Task	Framework	Machine	Device	Real	CPU	Command line
mnist-mlp	KANN+SSE	Linux	1 CPU	31.3s	31.2s	mlp -m20 -v0
		Mac	1 CPU	27.1s	27.1s
	KANN+BLAS	Linux	1 CPU	18.8s	18.8s
	Theano+Keras	Linux	1 CPU	33.7s	33.2s	keras/mlp.py -m20 -v0
			4 CPUs	32.0s	121.3s
		Mac	1 CPU	37.2s	35.2s
			2 CPUs	32.9s	62.0s
	TensorFlow	Mac	1 CPU	33.4s	33.4s	tensorflow/mlp.py -m20
			2 CPUs	29.2s	50.6s	tensorflow/mlp.py -m20 -t2
	Tiny-dnn	Linux	1 CPU	2m19s	2m18s	tiny-dnn/mlp -m20
	Tiny-dnn+AVX	Linux	1 CPU	1m34s	1m33s
		Mac	1 CPU	2m17s	2m16s
mnist-cnn	KANN+SSE	Linux	1 CPU	57m57s	57m53s	mnist-cnn -v0 -m15
			4 CPUs	19m09s	68m17s	mnist-cnn -v0 -t4 -m15
	Theano+Keras	Linux	1 CPU	37m12s	37m09s	keras/mlp.py -Cm15 -v0
			4 CPUs	24m24s	97m22s
			1 GPU	2m57s		keras/mlp.py -Cm15 -v0
	Tiny-dnn+AVX	Linux	1 CPU	300m40s	300m23s	tiny-dnn/mlp -Cm15
mul100-rnn	KANN+SSE	Linux	1 CPU	40m05s	40m02s	rnn-bit -l2 -n160 -m25 -Nd0
			4 CPUs	12m13s	44m40s	rnn-bit -l2 -n160 -t4 -m25 -Nd0
	KANN+BLAS	Linux	1 CPU	22m58s	22m56s	rnn-bit -l2 -n160 -m25 -Nd0
			4 CPUs	8m18s	31m26s	rnn-bit -l2 -n160 -t4 -m25 -Nd0
	Theano+Keras	Linux	1 CPU	27m30s	27m27s	rnn-bit.py -l2 -n160 -m25
			4 CPUs	19m52s	77m45s

In the single thread mode, Theano is about 50% faster than KANN probably due to efficient matrix multiplication (aka. sgemm) implemented in MKL. As is shown in a previous micro-benchmark, MKL/OpenBLAS can be twice as fast as the implementation in KANN.

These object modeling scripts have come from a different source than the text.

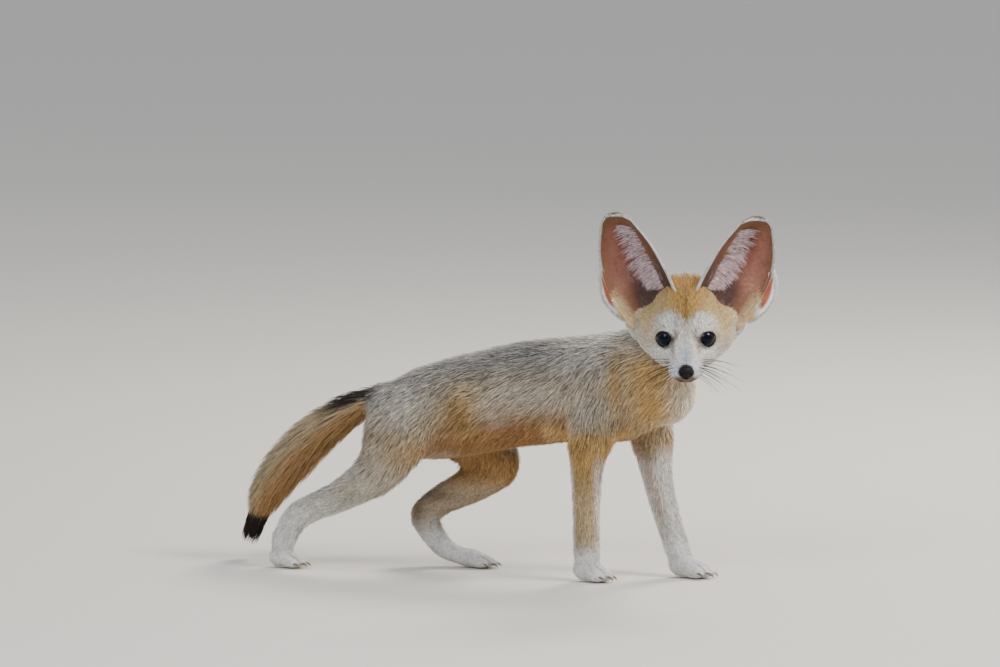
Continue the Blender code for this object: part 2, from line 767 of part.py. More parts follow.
def build():
    clear_scene()
    place = head_place()
    skin = body_skin()
    head = head_skin()
    eyes = {side: eyeball(side) for side in (-1, 1)}
    for side in (-1, 1):
        combine(head, grown(eyes[side], GAP, "socket"), "DIFFERENCE", "MANIFOLD")
        combine(head, lid_window(side), "DIFFERENCE", "MANIFOLD")
    nose = nose_pad()
    plain_nose = pad_form()
    combine(head, grown(plain_nose, GAP, "nose bed"), "DIFFERENCE", "MANIFOLD")
    bpy.data.objects.remove(plain_nose, do_unlink=True)
    combine(head, mouth_groove(head), "DIFFERENCE", "MANIFOLD")
    largest(head)
    ears = {side: ear(side) for side in (-1, 1)}
    bed = grown(head, GAP, "bed")
    for side in (-1, 1):
        combine(ears[side], bed, "DIFFERENCE", keep_other=True)
        largest(ears[side])
        finish(ears[side], "ear_left" if side > 0 else "ear_right", "ear")
        finish(eyes[side], "eye_left" if side > 0 else "eye_right", "black", 0.08)
    bpy.data.objects.remove(bed, do_unlink=True)
    finish(head, "head", "gold")
    finish(nose, "nose", "black", 0.35)
    for made in [head, nose, *ears.values(), *eyes.values()]:
        moved(made, place)

    # The legs come off the trunk with boxes and are then parted in their lengths
    trunk = copy_of(skin, "trunk")
    for leg, root in LEG_ROOTS.items():
        limb = combine(copy_of(skin, leg), block(root, -GAP / 2), "INTERSECT")
        largest(limb)
        combine(trunk, block(root, GAP / 2), "DIFFERENCE")
        side = leg.split("_")[-1]
        foot = ("forepaw_" if "fore" in leg else "hindpaw_") + side
        planes = [*LEG_CUTS[leg], PAW_CUT[foot]]
        names = [*LEG_NAMES[leg], foot]
        rest = limb
        for (point, up), name in zip(planes, names):
            lower = copy_of(rest, "lower")
            largest(clip(rest, point, up))
            largest(clip(lower, point, -Vector(up)))
            finish(rest, name, "buff" if "thigh" in name or "upper" in name else "white")
            rest = lower
        clip(rest, (0, 0, 0), (0, 0, 1), gap=0)
        for claw in claws(foot):
            combine(rest, claw, "UNION")
        largest(rest)
        finish(rest, foot, "white")
    bpy.data.objects.remove(skin, do_unlink=True)
    largest(trunk)

    # The neck is what lies between the withers and the head
    neck = copy_of(trunk, "neck")
    clip(neck, *NECK_BASE)
    combine(neck, grown(head, GAP, "nape"), "DIFFERENCE")
    largest(neck)
    clip(trunk, NECK_BASE[0], -Vector(NECK_BASE[1]))
    finish(neck, "neck", "buff")
    tail = tail_form()
    combine(tail, grown(trunk, GAP, "rump"), "DIFFERENCE", "MANIFOLD")
    for name in ("thigh_left", "thigh_right"):
        combine(tail, grown(bpy.data.objects[name], GAP, "rump"), "DIFFERENCE", "MANIFOLD")
    largest(tail)
    finish(tail, "tail", "tail")
    finish(trunk, "torso", "buff")
    return centred()


def centred():
    """Moves all the parts so that the box round them stands centred on the origin."""
    meshes = [o.data for o in bpy.context.scene.objects]
    corners = np.array([v.co for mesh in meshes for v in mesh.vertices])
    low, high = corners.min(axis=0), corners.max(axis=0)
    shift = Vector((-(low[0] + high[0]) / 2, -(low[1] + high[1]) / 2, -low[2]))
    for mesh in meshes:
        mesh.transform(Matrix.Translation(shift))
    return shift


SHIFT = build()
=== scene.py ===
"""A fennec fox, life size: skin, coat of solid tufts, eyes, nose, ears, claws and whiskers.

Measures are in millimetres in the fox's own frame (it faces +X, +Y is its left, the
floor is z = 0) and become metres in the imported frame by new_mesh(), with SHIFT.
"""

import math

import bmesh
import bpy
import numpy as np
from mathutils import Matrix, Vector
from mathutils.bvhtree import BVHTree


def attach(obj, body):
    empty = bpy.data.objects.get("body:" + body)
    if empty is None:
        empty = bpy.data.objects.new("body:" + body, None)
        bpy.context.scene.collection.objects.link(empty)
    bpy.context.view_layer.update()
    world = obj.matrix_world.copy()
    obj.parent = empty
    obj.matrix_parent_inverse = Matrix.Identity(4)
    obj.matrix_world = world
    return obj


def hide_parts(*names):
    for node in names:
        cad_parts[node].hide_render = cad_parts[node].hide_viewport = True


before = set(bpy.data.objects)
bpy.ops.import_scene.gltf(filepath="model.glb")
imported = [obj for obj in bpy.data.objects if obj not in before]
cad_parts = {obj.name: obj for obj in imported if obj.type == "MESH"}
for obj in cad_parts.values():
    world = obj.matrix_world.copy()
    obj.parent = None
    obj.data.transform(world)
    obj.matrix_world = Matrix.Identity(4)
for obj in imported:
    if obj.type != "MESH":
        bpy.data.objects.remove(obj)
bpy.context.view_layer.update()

MM = 0.001
SEED = 11
rng = np.random.default_rng(SEED)

# The head's own frame: x to the nose, y to the fox's left, z up
HEAD_AT = (201.4, -38, 210.7)
HEAD_YAW, HEAD_PITCH = -70, 18
EYE_AT, EYE_RADIUS = (17.6, 15.2, 3.5), 8.8
EYE_YAW, EYE_PITCH = 19, 10
NOSE_AT = (58.5, 0, -8.6)
MOUTH = ((59, 0, -15), (55, 6, -16), (48, 10, -16), (40, 12, -14.5), (33, 14, -11.5))

# Centre lines that the coat follows from head to paws and tail: x, y, z
LINES = {
    "trunk": (
        (196, -14, 190), (170, 0, 172), (140, 0, 160), (80, 0, 152), (20, 0, 142), (-40, 0, 130),
        (-85, 0, 118)),
    "foreleg_right": ((122, -20, 165), (114, -25, 116), (111, -26, 80), (112.5, -26, 37), (116, -26, 8)),
    "foreleg_left": ((142, 20, 165), (150, 24.5, 114), (155, 26, 78), (167.5, 26, 35), (182, 26, 8)),
    "hindleg_right": (
        (-30, -15, 150), (-51, -21, 124), (-68, -28, 86), (-106, -28, 60), (-141, -28, 43), (-150, -28, 8)),
    "hindleg_left": (
        (-30, 15, 150), (-12, 20, 123), (8, 26, 84), (-20, 26, 62), (-50, 26, 40), (-36, 26, 10), (0, 26, 6)),
}
TAIL = (
    (-66, 0, 144, 9),
    (-92, 1, 136.5, 13.5),
    (-126, 2, 115.5, 19),
    (-156, 5, 88, 21),
    (-178, 9, 63, 19),
    (-189, 13, 44, 14),
    (-194, 15, 32, 7),
)
PAWS = {
    "forepaw_right": ((111.5, -26), -4, 1.0, 1.0),
    "forepaw_left": ((178, 26), -6, 1.12, 0.88),
    "hindpaw_right": ((-155, -28), -2, 0.96, 0.85),
    "hindpaw_left": ((-10, 26), -2, 1.06, 0.72),
}
TOES = (-7.4, -2.6, 2.6, 7.4)
EAR = (
    (4, 9, 18, -1, 40, 2, 15),
    (0, 8.5, 33, -8, 50, 13, 20),
    (-3.5, 12.5, 43.5, -13, 58, 24, 21),
    (-8, 18.5, 54.5, -19, 65.5, 37.5, 21),
    (-15, 29.5, 72, -25, 70, 58, 17),
    (-20.8, 40.2, 84.4, -27.2, 69, 77, 11),
    (-23, 45.4, 90, -27.8, 68, 85.5, 8),
    (-24.4, 49.6, 92, -27.8, 65.8, 89.8, 5),
)
EAR_BACK = (-0.97, 0.1, 0.22)
EAR_SHORTER = {-1: 1.0, 1: 0.95}
EAR_WIDER = {-1: (1.3, 1.2), 1: (1.6, 3.4)}
EAR_LOBE = (
    (-7, 46, 10, 4, 2.4),
    (-11, 54.5, 15.5, 4.6, 2.0),
    (-15.5, 61.5, 23.5, 4.8, 1.7),
    (-19.5, 65.4, 33, 3.6, 1.5),
    (-22, 67, 40, 2.2, 1.4),
    (-23.5, 66.6, 45.5, 1.3, 1.2),
)
EAR_LOBE_ACROSS = (0, 0.87, -0.5)
EAR_LOBE_WIDER = {-1: 0.0, 1: 1.2}
EYE_OPEN = (7.35, 6.45)  # half width and half height of the opening of the lids

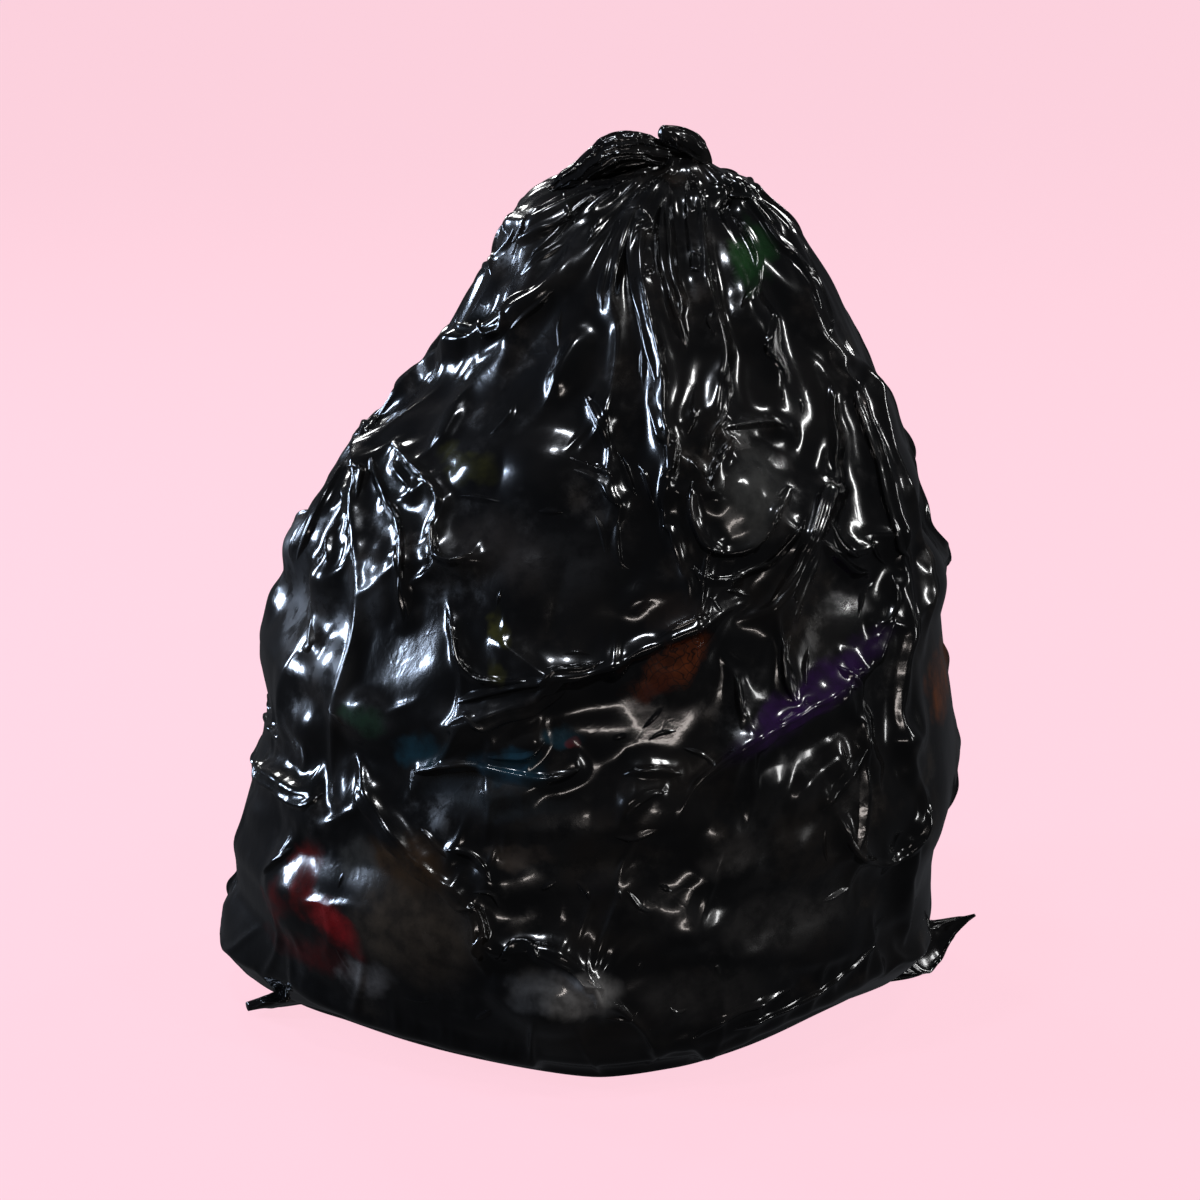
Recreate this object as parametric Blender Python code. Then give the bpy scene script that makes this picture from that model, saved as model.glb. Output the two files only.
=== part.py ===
"""A full refuse sack, standing on the floor with its neck knotted shut.

The sack is one piece. Its wall, its knot, the tail left over past the knot and the two sharp
corners of its bottom seam are the same tube of thin black film, and the litter inside can't be
reached, so it is one closed solid with the sack's outer form.

The frame is in metres, +Z up, with the origin on the floor under the middle of the sack's
box. +X runs to the right and +Y away from somebody who looks at the sack's fuller side.
"""

from math import copysign, cos, degrees, exp, pi, radians, sin

import bmesh
import bpy
from mathutils import Matrix, Vector

MM = 0.001

# How far the film reaches from the foot's middle at each height, in millimetres. Left and right
# are along X, and front and back along Y, as signed places, because the shoulders lean over to
# the right, where the neck is. The last column is how square the section is: 2 is an ellipse
# and less than 2 draws it towards a lozenge with its corners at the front, back and sides.
#    height  left  right  front  back  squareness
SECTIONS = (
    (0, -184, 184, -192, 190, 1.5),
    (10, -208, 200, -212, 204, 1.55),
    (36, -236, 208, -224, 214, 1.7),
    (85, -236, 217, -226, 220, 1.9),
    (134, -229, 234, -220, 218, 2.0),
    (183, -215, 230, -213, 211, 2.05),
    (232, -217, 222, -204, 202, 2.05),
    (271, -201, 218, -197, 194, 2.05),
    (310, -193, 210, -186, 183, 2.0),
    (340, -166, 204, -176, 172, 2.0),
    (379, -147, 189, -158, 154, 2.0),
    (418, -110, 172, -135, 136, 2.0),
    (457, -83, 150, -108, 113, 1.95),
    (487, -66, 132, -85, 91, 1.9),
    (506, -58, 119, -65, 72, 1.9),
    (516, -46, 107, -47, 56, 1.9),
    (525, -8, 99, -34, 40, 2.0),
    (534, 22, 89, -22, 27, 2.0),
    (541, 34, 79, -14, 18, 2.0),
    (547, 42, 67, -10, 12, 2.0),
)

# The rings of points that the wall is drawn with, in millimetres above the floor.
RINGS = (
    *(0, 4, 10, 18, 26, 34, 42, 54, 68, 84, 100, 117, 134, 150, 167, 183, 200, 216, 232),
    *(248, 264, 280, 295, 310, 325, 340, 356, 372, 388, 404, 420, 436, 451, 465, 478, 490),
    *(500, 509, 517, 524, 531, 539, 547),
)
AROUND = 96  # points in a ring
SMOOTHEST_TURN = radians(40)  # faces that meet at less than this are shaded as one surface

# What the litter pushes out through the film: an angle round the section in degrees (0 is +X
# and -90 the front), a height, half the bulge's width and height, and how far it stands out.
#   angle  height  half_width  half_height  stands_out
BULGES = (
    (-138, 86, 72, 62, 15),  # the large packet low on the left
    (-162, 18, 36, 36, 17),
    (-17, 20, 40, 34, 14),
    (-176, 48, 34, 28, 12),
    (-170, 92, 30, 18, 5),
    (-162, 356, 16, 15, 5),  # a box's corner under the left shoulder
    (-176, 290, 30, 22, 9),
    (172, 214, 42, 34, 7),
    (-116, 236, 48, 30, 7),
    (-94, 54, 34, 24, 9),  # three tins along the foot
    (-64, 56, 28, 24, 7),
    (-44, 70, 36, 26, 5),
    (-68, 362, 34, 34, 9),  # a carton's end
    (-25, 124, 30, 48, 7),
    (-101, 176, 70, 20, 6),
    (-128, 396, 34, 26, 6),
    (9, 268, 24, 22, 10),
    (6, 152, 30, 30, 7),
    (36, 100, 46, 40, 9),
    (61, 232, 50, 44, 8),
    (88, 128, 56, 46, 10),
    (105, 298, 44, 40, 8),
    (132, 84, 48, 36, 10),
    (140, 190, 40, 44, 7),
    (70, 368, 38, 34, 7),
    (151, 372, 30, 30, 6),
)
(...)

KANN can optionally use the sgemm routine from a BLAS library (enabled by macro HAVE_CBLAS). Linked against OpenBLAS-0.2.19, KANN matches the single-thread performance of Theano on Mul100-rnn. KANN doesn't reduce convolution to matrix multiplication, so MNIST-cnn won't benefit from OpenBLAS. We observed that OpenBLAS is slower than the native KANN implementation when we use a mini-batch of size 1. The cause is unknown.
KANN's intra-batch multi-threading model is better than Theano+Keras. However, in its current form, this model probably won't get alone well with GPUs.